In a short dozen years, United States Treasury tradable debt alone is about six times what it was. Mortgages are a trillion dollar sub-set of the bond market. You aren't anybody in corporate America if you can't bring some bonds to market. And there is a rumor that state and local governments are borrowing a bit more than in the past.
Somebody has to buy all this debt paper, and then take the risks of ownership. Not everybody can be a broker.
At any given moment, these investors may or may not be happy with the Fed. They are delighted with a Scrooge Fed. However, let the Fed appear to be more interested in engineering an economic recovery than stopping inflation, and bond investors will sell. Mass dumping of bonds raises long term interest rates, and tends to abort economic activity.
Tinkering with economic growth rates used to be a major pastime at the Fed. It also used to be an unspoken part of the Fed's job to accommodate Congressional interest in unbalanced checking, or Presidential intent to grease underemployed palms.

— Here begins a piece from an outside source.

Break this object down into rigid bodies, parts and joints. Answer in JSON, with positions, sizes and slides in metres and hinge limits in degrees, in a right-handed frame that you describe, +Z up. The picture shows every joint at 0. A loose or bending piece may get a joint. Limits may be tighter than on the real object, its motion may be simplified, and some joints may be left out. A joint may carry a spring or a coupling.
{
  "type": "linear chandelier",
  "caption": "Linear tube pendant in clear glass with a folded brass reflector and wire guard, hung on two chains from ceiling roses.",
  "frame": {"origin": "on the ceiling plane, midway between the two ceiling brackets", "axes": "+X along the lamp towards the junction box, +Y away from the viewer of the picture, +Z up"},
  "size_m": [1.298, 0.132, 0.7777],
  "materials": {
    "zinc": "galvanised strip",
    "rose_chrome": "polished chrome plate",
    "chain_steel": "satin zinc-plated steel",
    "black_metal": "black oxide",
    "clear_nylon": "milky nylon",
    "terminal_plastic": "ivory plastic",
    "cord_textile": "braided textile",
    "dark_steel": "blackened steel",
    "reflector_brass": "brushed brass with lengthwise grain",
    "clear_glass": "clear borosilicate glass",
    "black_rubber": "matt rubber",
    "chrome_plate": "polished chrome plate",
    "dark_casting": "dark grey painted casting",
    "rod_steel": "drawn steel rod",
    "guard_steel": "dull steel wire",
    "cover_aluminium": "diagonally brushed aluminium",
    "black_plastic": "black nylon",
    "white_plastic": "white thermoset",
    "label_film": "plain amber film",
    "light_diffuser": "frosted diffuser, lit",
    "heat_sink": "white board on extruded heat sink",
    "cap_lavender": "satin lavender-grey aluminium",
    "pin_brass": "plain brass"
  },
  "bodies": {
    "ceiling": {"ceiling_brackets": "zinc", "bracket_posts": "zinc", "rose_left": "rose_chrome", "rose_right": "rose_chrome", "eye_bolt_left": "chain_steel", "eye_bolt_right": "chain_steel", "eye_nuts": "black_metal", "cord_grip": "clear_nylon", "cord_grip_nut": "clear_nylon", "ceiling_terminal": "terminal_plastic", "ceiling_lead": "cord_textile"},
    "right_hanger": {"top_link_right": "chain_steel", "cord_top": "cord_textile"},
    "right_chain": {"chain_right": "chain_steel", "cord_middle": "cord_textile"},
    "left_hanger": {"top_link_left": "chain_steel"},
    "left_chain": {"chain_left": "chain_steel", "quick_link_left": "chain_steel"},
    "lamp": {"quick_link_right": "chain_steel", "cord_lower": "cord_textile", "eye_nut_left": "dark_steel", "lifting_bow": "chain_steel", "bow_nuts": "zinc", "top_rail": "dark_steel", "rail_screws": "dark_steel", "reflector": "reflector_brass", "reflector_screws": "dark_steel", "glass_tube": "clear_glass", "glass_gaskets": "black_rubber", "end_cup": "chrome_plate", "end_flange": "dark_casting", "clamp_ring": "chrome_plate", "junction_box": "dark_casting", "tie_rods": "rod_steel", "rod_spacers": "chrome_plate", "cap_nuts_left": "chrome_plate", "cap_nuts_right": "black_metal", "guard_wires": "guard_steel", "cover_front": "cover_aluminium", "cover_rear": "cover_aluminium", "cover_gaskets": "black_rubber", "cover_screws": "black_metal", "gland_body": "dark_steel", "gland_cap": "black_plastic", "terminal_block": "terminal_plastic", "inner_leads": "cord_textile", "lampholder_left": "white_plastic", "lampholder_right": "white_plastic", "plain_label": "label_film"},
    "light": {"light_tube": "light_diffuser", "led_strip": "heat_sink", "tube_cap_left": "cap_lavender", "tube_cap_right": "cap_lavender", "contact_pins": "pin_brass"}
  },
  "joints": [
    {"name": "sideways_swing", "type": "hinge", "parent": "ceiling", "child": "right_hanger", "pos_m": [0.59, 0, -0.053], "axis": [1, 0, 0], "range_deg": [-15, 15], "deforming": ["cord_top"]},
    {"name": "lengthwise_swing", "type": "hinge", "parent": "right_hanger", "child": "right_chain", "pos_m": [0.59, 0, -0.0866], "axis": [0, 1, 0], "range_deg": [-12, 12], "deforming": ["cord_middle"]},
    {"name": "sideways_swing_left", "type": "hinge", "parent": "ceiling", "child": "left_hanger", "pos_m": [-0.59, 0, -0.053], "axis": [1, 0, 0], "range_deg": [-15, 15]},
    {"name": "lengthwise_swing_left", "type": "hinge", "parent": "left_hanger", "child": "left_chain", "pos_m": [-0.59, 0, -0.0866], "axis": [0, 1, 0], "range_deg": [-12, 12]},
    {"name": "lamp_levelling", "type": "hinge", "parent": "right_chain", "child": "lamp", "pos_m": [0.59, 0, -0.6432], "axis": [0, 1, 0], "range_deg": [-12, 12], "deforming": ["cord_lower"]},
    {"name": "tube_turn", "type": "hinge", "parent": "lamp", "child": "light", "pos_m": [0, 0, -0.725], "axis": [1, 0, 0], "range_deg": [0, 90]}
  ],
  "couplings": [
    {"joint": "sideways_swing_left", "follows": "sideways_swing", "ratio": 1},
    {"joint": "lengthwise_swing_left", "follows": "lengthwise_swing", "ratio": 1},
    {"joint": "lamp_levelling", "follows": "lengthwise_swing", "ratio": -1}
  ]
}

Every time the Fed looks as though it will ease, or ease too fast, the rowdies sell their bonds. Repeatedly in the last five years, a Fed easing has been greeted with higher long term rates. Fed efforts to end the 1990-91 recession were often sidetracked by this very mechanism.
This new era is upsetting to the Fed. Here you are, having a nice holiday party, tentatively passing the easy money hat to help Tiny Tim out of his depression, and here comes an angry crowd to shut you down. And take the hat.
The Fed can't get a good economic recovery going without getting long term interest rates down. By any historical measure, five to thirty year rates are at least a point too high versus inflation. So here we are, slow growth, low (and falling) inflation, and an agonizing ratcheting down of long term rates -- much slower than the Fed wishes.
This phenomenon is hardly unique to America. Inflation is falling all over the world at the cost of much more economic pain than governments ordinarily would tolerate. New forecasts for growth in industrialized economies in 1993 have been cut from 3% to a negligible 1%.
Except for Germany and Russia, every government on earth would be opting for easier money. (Germany doesn't because its Bundesbank already thinks like a bond investor, and Russia is already neck-deep in wallpaper.)
In the new era, no government can get away with easy money. At the slightest sign of funny money, your bondholders will sell until rates go so high that they wreck your economy. In the end, wrecked economies with millions of people out of work generate notoriously low inflation. Thus are great bond victories won.
Mr. Clinton was elected above all else to rescue the economy. He is not even in office, and has had to abandon his modest plans for more deficit spending. Given the mean bent of the Fed's investor-partners, we will have to get by with the courage to rearrange.